--- Begin Provided records ---
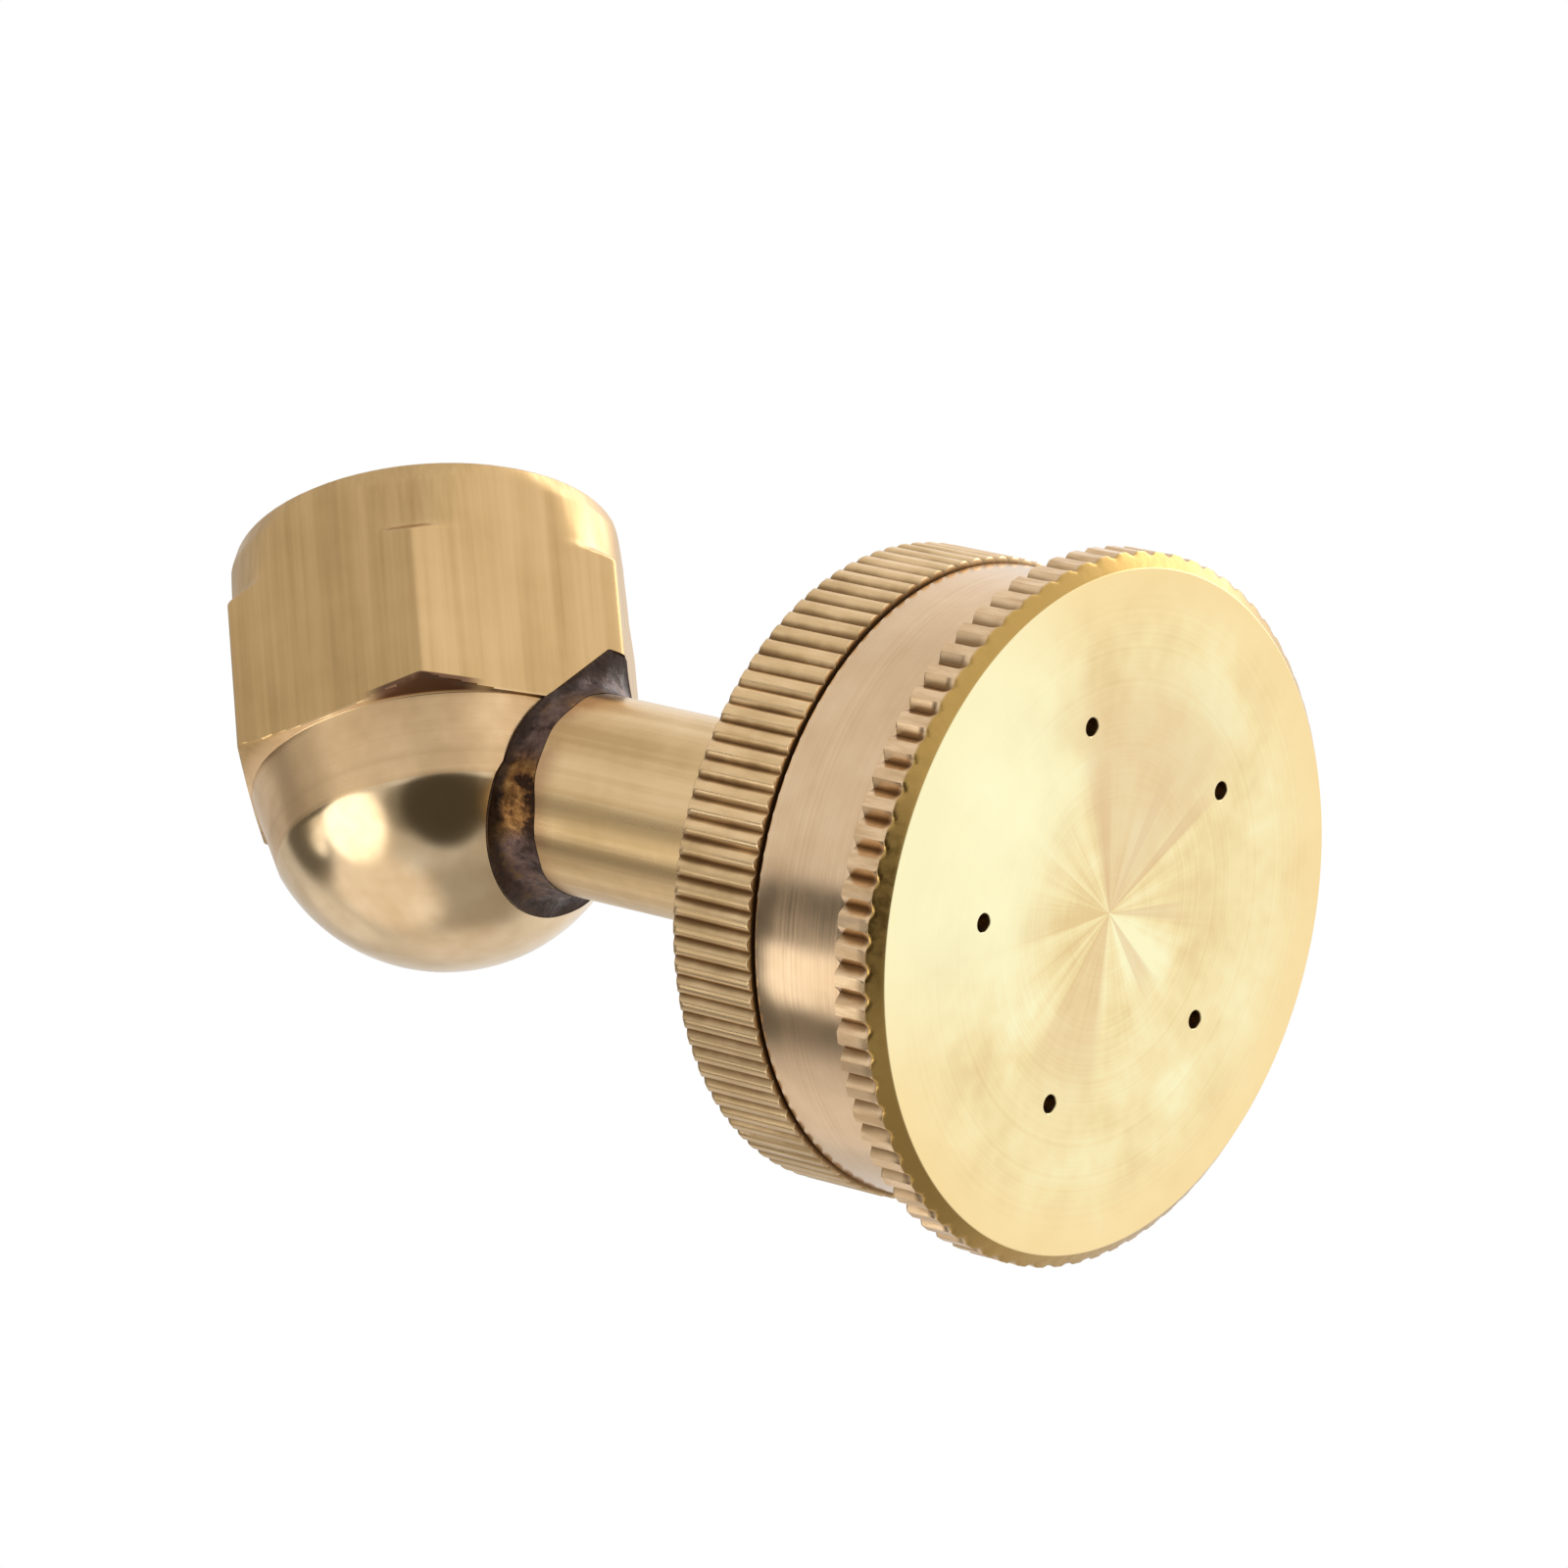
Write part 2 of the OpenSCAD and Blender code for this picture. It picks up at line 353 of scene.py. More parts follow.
def ragged(m, value, cloud, swing):
    """A distance that wanders with a cloud by half of swing either way, for uneven edges."""
    return calc(m, "ADD", value, calc(m, "MULTIPLY", calc(m, "SUBTRACT", cloud, 0.5), swing))


def remap(m, x, low, high, to_low=0.0, to_high=1.0):
    """A smooth step from to_low at low to to_high at high."""
    node = m.node_tree.nodes.new("ShaderNodeMapRange")
    node.interpolation_type = "SMOOTHSTEP"
    for socket, value in zip(node.inputs, (x, low, high, to_low, to_high)):
        feed(m, socket, value)
    return node.outputs["Result"]


def blend(m, fac, a, b):
    """Colour a where fac is 0 and colour b where it is 1."""
    node = m.node_tree.nodes.new("ShaderNodeMix")
    node.data_type = "RGBA"
    feed(m, node.inputs["Factor"], fac)
    for socket, value in zip((node.inputs[6], node.inputs[7]), (a, b)):
        feed(m, socket, value if isinstance(value, bpy.types.NodeSocket) else (*value, 1))
    return node.outputs[2]


def pick(m, fac, a, b):
    """Number a where fac is 0 and number b where it is 1."""
    node = m.node_tree.nodes.new("ShaderNodeMix")
    node.data_type = "FLOAT"
    feed(m, node.inputs["Factor"], fac)
    feed(m, node.inputs[2], a)
    feed(m, node.inputs[3], b)
    return node.outputs[0]


def ramp(m, fac, stops):
    """A colour ramp from (position, colour) stops."""
    node = m.node_tree.nodes.new("ShaderNodeValToRGB")
    elements = node.color_ramp.elements
    while len(elements) < len(stops):
        elements.new(0.5)
    for element, (position, colour) in zip(elements, stops):
        element.position = position
        element.color = (*colour, 1)
    feed(m, node.inputs["Fac"], fac)
    return node.outputs["Color"]


def noise(m, vector, scale, detail, roughness):
    """Noise with scale in cycles a metre."""
    node = m.node_tree.nodes.new("ShaderNodeTexNoise")
    node.inputs["Scale"].default_value = scale
    node.inputs["Detail"].default_value = detail
    node.inputs["Roughness"].default_value = roughness
    feed(m, node.inputs["Vector"], vector)
    return node.outputs["Fac"]


def stretch(m, vector, scale):
    """A vector scaled along each axis; noise is drawn out along an axis with a small scale."""
    node = m.node_tree.nodes.new("ShaderNodeMapping")
    node.inputs["Scale"].default_value = scale
    feed(m, node.inputs["Vector"], vector)
    return node.outputs["Vector"]


def inlet_coord(m):
    """Position in the row frame: Z along the inlet axis."""
    return m.node_tree.nodes.new("ShaderNodeTexCoord").outputs["Object"]


def spray_coord(m):
    """Position with the bend as origin and Z along the spray axis."""
    node = m.node_tree.nodes.new("ShaderNodeMapping")
    node.vector_type = "TEXTURE"
    node.inputs["Location"].default_value = BEND * MM
    node.inputs["Rotation"].default_value = (math.atan2(-SPRAY.y, SPRAY.z), 0, 0)
    feed(m, node.inputs["Vector"], inlet_coord(m))
    return node.outputs["Vector"]


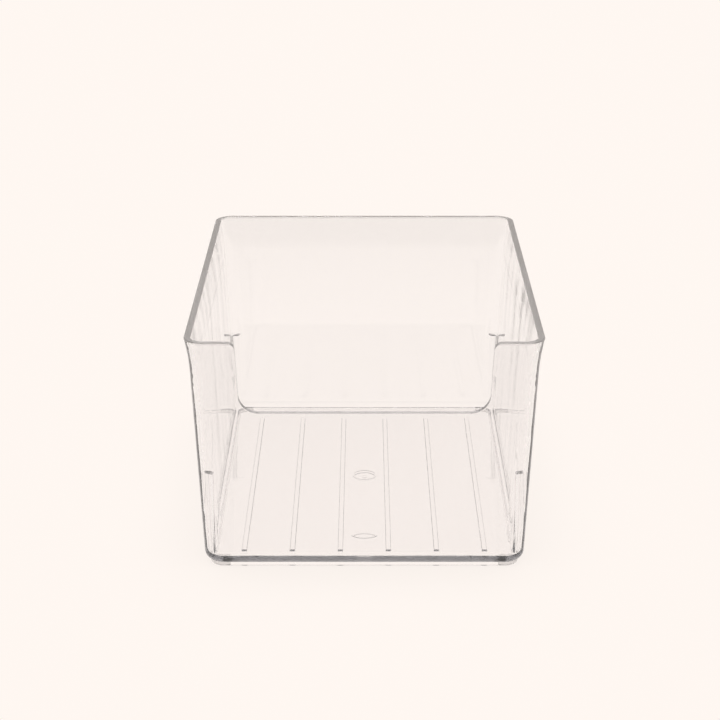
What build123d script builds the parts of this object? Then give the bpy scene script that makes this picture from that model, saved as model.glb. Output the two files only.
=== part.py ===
"""Clear open-front fridge bin: a one-piece moulded shell standing on four clear corner feet.

Frame: X across the bin, Y along its depth with the open front at -Y, Z up.
Origin: on the surface the bin stands on, under the middle of the rim.
Units: millimetres and degrees.
"""

import os
from math import radians, sqrt, tan

from build123d import *

# --- Overall sizes ---
rim_width = 160.0
rim_length = 208.0
height = 112.0
corner_radius = 9.2  # outside, seen from above

# --- Walls ---
wall = 3.0
floor_thickness = 3.2
wall_draft = 2.5  # how far the straight part of every wall leans outward
flare_height = 17.0  # the top of the wall curves outward over this height
flare_reach = 1.4  # how far the flare carries the rim beyond the straight wall
rim_round = 0.3
base_edge_radius = 4.5
floor_edge_radius = 3.0

# --- Dip in the front wall ---
dip_depth = 34.0
dip_width = 111.6  # at the bottom, before its corners are rounded
dip_side_lean = 2.7  # how far the dip's sides open upward
dip_corner_radius = 8.8
dip_shoulder_radius = 3.4

# --- Corner ledges inside ---
ledge_height = 47.0  # above the surface the bin stands on
ledge_width = 4.5  # out from the inner wall faces at ledge height
ledge_edge_radius = 2.2

# --- Floor ribs ---
rib_count = 6
rib_pitch = 22.3
rib_width = 2.4
rib_height = 0.9
rib_top_round = 0.3
rib_front_gap = 6.5  # from the front wall's inner face, at the floor
rib_rear_gap = 16.0
rib_ramp = 4.0  # each rib runs out into the floor over this length at the rear

# --- Moulding marks ---
mark_diameter = 12.2
mark_line = 0.7
mark_height = 0.25
gate_recess = 0.4  # the round dish under the middle of the floor
gate_nub_diameter = 2.4
eye_mark_width = 5.6
eye_mark_offset = 72.0  # in front of the gate

# --- Base ring and feet ---
stand_height = 1.6  # underside of the floor above the surface the bin stands on
ring_inset = 2.4  # from the foot of the outer wall
ring_width = 2.0
ring_lift = 0.1  # the ring hangs this far above the surface the bin stands on
foot_leg = 9.5  # each foot's two legs, measured from its outer corner
foot_toe_radius = 0.4
foot_clearance = 0.1  # between a foot and the ring ends and pocket sides
pocket_depth = 0.8
glue_film = 0.05

# --- How far pieces that are joined reach into each other or stand past a cut ---
root = 0.2
spare = 5.0

# --- Worked out from the sizes above ---
lean = tan(radians(wall_draft))
flare_radius = (flare_height**2 + flare_reach**2) / (2 * flare_reach)
shoulder_z = height - flare_height
floor_top = stand_height + floor_thickness
dip_z = height - dip_depth
sides = [(x_side, y_side) for x_side in (-1, 1) for y_side in (-1, 1)]


# --- Wall outlines ---
def wall_reach(z):
    """How far the outer wall at height z stands outside its line at height 0."""
    over = max(z - shoulder_z, 0.0)
    return lean * z + flare_radius - sqrt(flare_radius**2 - over**2)


def outer_size(z):
    """Width and length over the outer wall faces at height z."""
    narrowing = 2 * (wall_reach(height) - wall_reach(z))
    return rim_width - narrowing, rim_length - narrowing


def outline(z, inset=0.0):
    """The wall's rounded rectangle at height z, moved inward by inset."""
    width, length = outer_size(z)
    plan = RectangleRounded(width - 2 * inset, length - 2 * inset, corner_radius - inset)
    return Pos(0, 0, z) * plan


def wall_block(low_z, inset, rise=0.0):
    """Solid inside the wall's outline from low_z to the rim, and rise above it."""
    straight = loft([outline(low_z, inset), outline(shoulder_z, inset)], ruled=True)
    steps = 4
    heights = [shoulder_z + flare_height * i / steps for i in range(steps + 1)]
    block = straight + loft([outline(z, inset) for z in heights])
    if rise:
        block += extrude(outline(height, inset), rise)
    return block


def round_bottom(block, radius):
    """The block with the edge around its bottom face rounded."""
    return fillet(block.edges().group_by(Axis.Z)[0], radius)


def near(value, target):
    return abs(value - target) < 0.01


# --- Shell ---
def ledge_column(x_side, y_side):
    """The column that fills one inner corner from the floor up to its ledge."""
    width, length = outer_size(ledge_height)
    corner_x = width / 2 - wall - ledge_width
    corner_y = length / 2 - wall - ledge_width
    side = ledge_width + wall / 2
    plan = Rectangle(side, side, align=(Align.MIN, Align.MIN))
    inner_corner = plan.vertices().sort_by(lambda v: v.X + v.Y)[0]
    plan = fillet(inner_corner, ledge_edge_radius)
    column = Pos(corner_x, corner_y, stand_height) * extrude(plan, ledge_height - stand_height)
    if x_side < 0:
        column = mirror(column, Plane.YZ)
    if y_side < 0:
        column = mirror(column, Plane.XZ)
    return column


def cavity():
    """The space inside the walls and above the floor, less the corner columns."""
    space = round_bottom(wall_block(floor_top, wall, rise=spare), floor_edge_radius)
    for x_side, y_side in sides:
        space -= ledge_column(x_side, y_side)
    return space


def dip_cutter():
    """Prism through the front wall in the shape of its dip, opening out above the rim."""
    half = dip_width / 2
    half_top = half + dip_depth * tan(radians(dip_side_lean))
    wing = half_top + 2 * dip_shoulder_radius
    above = height + spare
    right = [(half, dip_z), (half_top, height), (wing, height), (wing, above)]
    left = [(-x, z) for x, z in reversed(right)]
    face = Plane.XZ * make_face(Polyline(*right, *left, close=True))
    bottom = [v for v in face.vertices() if near(v.Z, dip_z)]
    face = fillet(bottom, dip_corner_radius)
    on_rim = [v for v in face.vertices() if near(v.Z, height)]
    shoulders = [v for v in on_rim if near(abs(v.X), half_top)]
    face = fillet(shoulders, dip_shoulder_radius)
    front = rim_length / 2 + spare
    reach = spare + wall_reach(height) + 2 * wall
    return Pos(0, -front + reach, 0) * extrude(face, reach, dir=(0, -1, 0))


def lip_edges(shell, cutter):
    """The edges that run along the rim and the dip, not the short ones across the wall."""
    found = []
    for edge in shell.edges():
        middle = edge.position_at(0.5)
        tangent = edge.tangent_at(0.5)
        on_rim = near(middle.Z, height) and abs(tangent.Z) < 0.5
        on_dip = middle.Y < 0 and middle.Z > dip_z - root and cutter.distance_to(Vertex(*middle)) < 1e-4
        crosses = edge.length < 2 * wall and abs(tangent.Y) > 0.7
        if (on_rim or on_dip) and not crosses:
            found.append(edge)
    return found


def rib(x):
    """One floor rib, square at the front and running out into the floor at the rear."""
    inner_length = outer_size(floor_top)[1] - 2 * wall
    front = -inner_length / 2 + rib_front_gap
    rear = inner_length / 2 - rib_rear_gap
    low = floor_top - root
    top = floor_top + rib_height
    side_view = Polyline(
        (front, low), (front, top), (rear - rib_ramp, top), (rear, floor_top), (rear, low), close=True
    )
    bar = extrude(Plane.YZ * make_face(side_view), rib_width / 2, both=True)
    top_edges = [e for e in bar.edges() if near(e.center().Z, top) and e.length > 2 * rib_width]
    return Pos(x, 0, 0) * fillet(top_edges, rib_top_round)


def ribs():
    first = -rib_pitch * (rib_count - 1) / 2
    return [rib(first + rib_pitch * i) for i in range(rib_count)]


def marks():
    """Fine raised lines that the mould leaves on the floor: a circle and an eye shape."""
    circle = Circle(mark_diameter / 2)
    circle -= offset(circle, -mark_line)
    half = mark_diameter / 2
    low = eye_mark_width / 2
    eye = make_face(
        ThreePointArc((-half, 0), (0, low), (half, 0)) + ThreePointArc((half, 0), (0, -low), (-half, 0))
    )
    eye -= scale(eye, (1 - 3 * mark_line / mark_diameter, 1 - 2 * mark_line / eye_mark_width, 1))
    lines = [circle, Pos(0, -eye_mark_offset) * eye]
    return [extrude(Pos(0, 0, floor_top - root) * line, root + mark_height) for line in lines]


def gate_dish():
    """The shallow round recess under the middle of the floor, around the gate's nub."""
    plan = Circle(mark_diameter / 2 - mark_line) - Circle(gate_nub_diameter / 2)
    return extrude(Pos(0, 0, stand_height) * plan, gate_recess)


# --- Base ring and feet ---
def ring_outline(inset):
    """The base ring's rounded rectangle, moved inward by inset from its outer face."""
    width, length = outer_size(0)
    gap = ring_inset + inset
    return RectangleRounded(width - 2 * gap, length - 2 * gap, corner_radius - gap)


def ring_band(extra=0.0):
    """The flat band that the base ring and the feet share, widened each way by extra."""
    return ring_outline(-extra) - ring_outline(ring_width + extra)


def corner_square(x_side, y_side, leg):
    """Square over one corner of the ring, reaching leg inward from the ring's outer faces."""
    width, length = outer_size(0)
    side = leg + ring_inset
    x = width / 2 - side / 2
    y = length / 2 - side / 2
    return Pos(x_side * x, y_side * y) * Rectangle(side, side)


def base_ring():
    """The ring under the floor, without the stretches where the feet stand."""
    plan = ring_band()
    for x_side, y_side in sides:
        plan -= corner_square(x_side, y_side, foot_leg + foot_clearance)
    tall = stand_height + floor_thickness / 2 - ring_lift
    return [extrude(Pos(0, 0, ring_lift) * face, tall) for face in plan.faces()]


def foot_plan(x_side, y_side, extra):
    """One foot seen from above, widened each way by extra."""
    return ring_band(extra) & corner_square(x_side, y_side, foot_leg + extra)


def foot_pocket(x_side, y_side):
    """The pocket in the shell's underside that a foot is glued into."""
    return extrude(foot_plan(x_side, y_side, foot_clearance), stand_height + pocket_depth)


def foot(x_side, y_side):
    """One corner foot, an L that follows the ring's rounded corner."""
    tall = stand_height + pocket_depth - glue_film
    body = extrude(foot_plan(x_side, y_side, 0.0), tall)
    return fillet(body.edges().group_by(Axis.Z)[0], foot_toe_radius)


def bin_shell():
    shell = round_bottom(wall_block(stand_height, 0.0), base_edge_radius) - cavity()
    for piece in base_ring():
        shell += piece
    cutter = dip_cutter()
    shell -= cutter
    shell = fillet(lip_edges(shell, cutter), rim_round)
    for piece in ribs() + marks():
        shell += piece
    shell -= gate_dish()
    for x_side, y_side in sides:
        shell -= foot_pocket(x_side, y_side)
    return shell


if __name__ == "__main__":
    os.makedirs("parts", exist_ok=True)
    export_step(bin_shell(), "parts/bin_shell.step")
    x_names = {-1: "left", 1: "right"}
    y_names = {-1: "front", 1: "rear"}
    for x_side, y_side in sides:
        name = f"foot_{y_names[y_side]}_{x_names[x_side]}"
        export_step(foot(x_side, y_side), f"parts/{name}.step")
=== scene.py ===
"""The looks of the clear fridge bin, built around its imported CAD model."""

from math import radians

import bpy
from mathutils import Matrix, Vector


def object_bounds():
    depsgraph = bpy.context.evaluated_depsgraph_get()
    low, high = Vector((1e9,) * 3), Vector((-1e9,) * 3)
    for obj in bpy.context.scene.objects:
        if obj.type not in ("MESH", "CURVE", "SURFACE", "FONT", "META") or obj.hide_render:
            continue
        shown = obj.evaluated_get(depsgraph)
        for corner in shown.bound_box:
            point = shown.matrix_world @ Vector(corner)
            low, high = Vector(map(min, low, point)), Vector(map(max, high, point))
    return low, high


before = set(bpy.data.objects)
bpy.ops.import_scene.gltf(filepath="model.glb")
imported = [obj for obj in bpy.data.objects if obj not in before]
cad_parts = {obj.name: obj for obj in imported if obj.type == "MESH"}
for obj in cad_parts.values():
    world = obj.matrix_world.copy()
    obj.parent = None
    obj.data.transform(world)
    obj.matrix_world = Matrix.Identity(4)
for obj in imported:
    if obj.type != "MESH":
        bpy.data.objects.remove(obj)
cad_low, cad_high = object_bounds()

# --- The studio, in metres ---
PALE_CREAM = (0.998, 0.931, 0.883, 1.0)
FLOOR_SIZE = 14.0
FRONT_SHADE = 0.35  # how bright the plastic sees the studio in front, against behind it: painted shade on the floor, and a dimmer backdrop
FLOOR_SHADE_FADE = (-0.8, -0.1)  # painted shade: the floor brightens over this stretch of Y
BACKDROP_FADE = (-0.3, 0.5)  # and the backdrop over this range of a direction's Y
OVERHEAD_FADE = (0.35, 0.7)  # or of its Z, whichever is brighter
CONTACT_SHADE = 0.93  # painted contact shadow: the floor's brightness right under an edge
CONTACT_REACH = 0.05
CONTACT_OPEN = (0.2, 1.0)  # from a covered spot to an open one
CONTACT_SAMPLES = 8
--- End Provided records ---
> Written instruction
Above is a listing; print exactly its lines from the one with "shell -= cutter" through the one with "point = shown.matrix_world", and no other lines.

> Full response
    shell -= cutter
    shell = fillet(lip_edges(shell, cutter), rim_round)
    for piece in ribs() + marks():
        shell += piece
    shell -= gate_dish()
    for x_side, y_side in sides:
        shell -= foot_pocket(x_side, y_side)
    return shell


if __name__ == "__main__":
    os.makedirs("parts", exist_ok=True)
    export_step(bin_shell(), "parts/bin_shell.step")
    x_names = {-1: "left", 1: "right"}
    y_names = {-1: "front", 1: "rear"}
    for x_side, y_side in sides:
        name = f"foot_{y_names[y_side]}_{x_names[x_side]}"
        export_step(foot(x_side, y_side), f"parts/{name}.step")
=== scene.py ===
"""The looks of the clear fridge bin, built around its imported CAD model."""

from math import radians

import bpy
from mathutils import Matrix, Vector


def object_bounds():
    depsgraph = bpy.context.evaluated_depsgraph_get()
    low, high = Vector((1e9,) * 3), Vector((-1e9,) * 3)
    for obj in bpy.context.scene.objects:
        if obj.type not in ("MESH", "CURVE", "SURFACE", "FONT", "META") or obj.hide_render:
            continue
        shown = obj.evaluated_get(depsgraph)
        for corner in shown.bound_box:
            point = shown.matrix_world @ Vector(corner)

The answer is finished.